X,y: Train data and labels
X_,y_: Test data and labels
method: type of active learning approach (see final_paper.pdf)
    eg: 'random', 'least_confident', 'margin' or 'entropy'

density_method: 'none', 'euclidean' or 'cosine' (cosine similarity)

sparse: True or False, indicate if the input data is sparse or not.

[2] relevant attributes:

self.clf = LogisticRegression(penalty='l2',C=1):
  it can take the form of any classifier as long as the methods fit and predict_proba are available.

self.sample_size=10
  Number of samples to select from the pool at each query

self.min_pool=20
  minimum number of datapoints in the pool (starting point)

self.set_pool()
  initialize the pool

self.update()
  update the pool

self.qbc_method
  criteria used by the committee: 'least_confident', 'margin' or 'entropy'

self.qbc_sampling
  percentage of the data sampled at each iteration (bootstraping)

self.n_splits=3
  number of commitees formed using the boostraped data.

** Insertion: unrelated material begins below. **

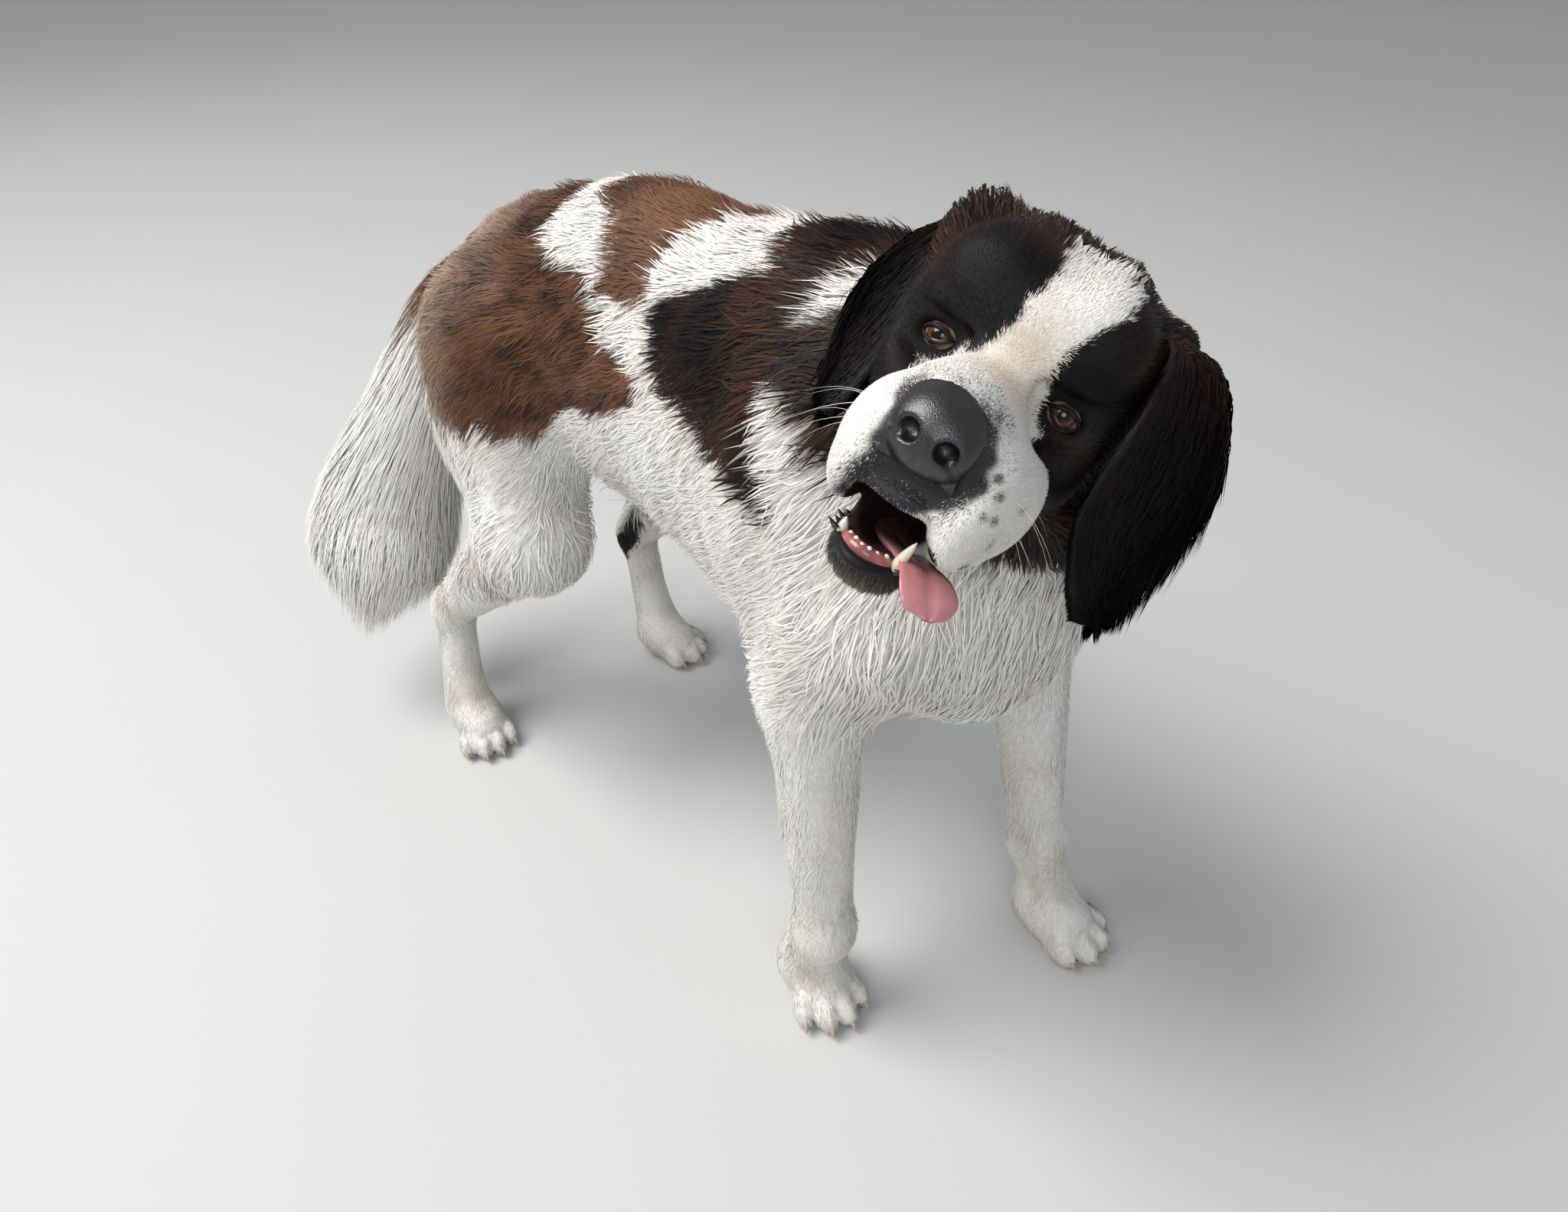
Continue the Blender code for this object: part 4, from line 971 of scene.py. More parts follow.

[3] Some possible scenarios

  scenario_data = {'uncertainty':{0:['least_confident','none','none'],
  1:['margin','none','none'],
  2:['entropy','none','none'],
  3:['least_confident','euclidean','none'],
  4:['margin','euclidean','none'],
  5:['entropy','euclidean','none']}}
  6:{'boosting':{0:['boosting','euclidean','margin']},
  'bagging':{0:['bagging','euclidean','margin']}}

[4] Example: result = {} for j in np.arange(n): obj = active(X,y,X_,y_,method=case[0],density_method=case[1]) obj.qbc_sampling=0.4 obj.n_splits=1000 obj.min_pool = min_pool obj.sample_size = sample_size obj.set_pool() obj.set_density() obj.iter=iter_ obj.qbc_method = qbc_method obj.fit() result[j*sample_size]=obj.accuracy_bin

The main archive is active.py which is a class that does all active learning work. This is a work in progress but for the purpose of the final project, it has all implementations ready to go. Since providing these files werent required I haven't added explanations. However, looking at the paper's diagram, the main file, and the active class should give a good idea of whats happening in the background.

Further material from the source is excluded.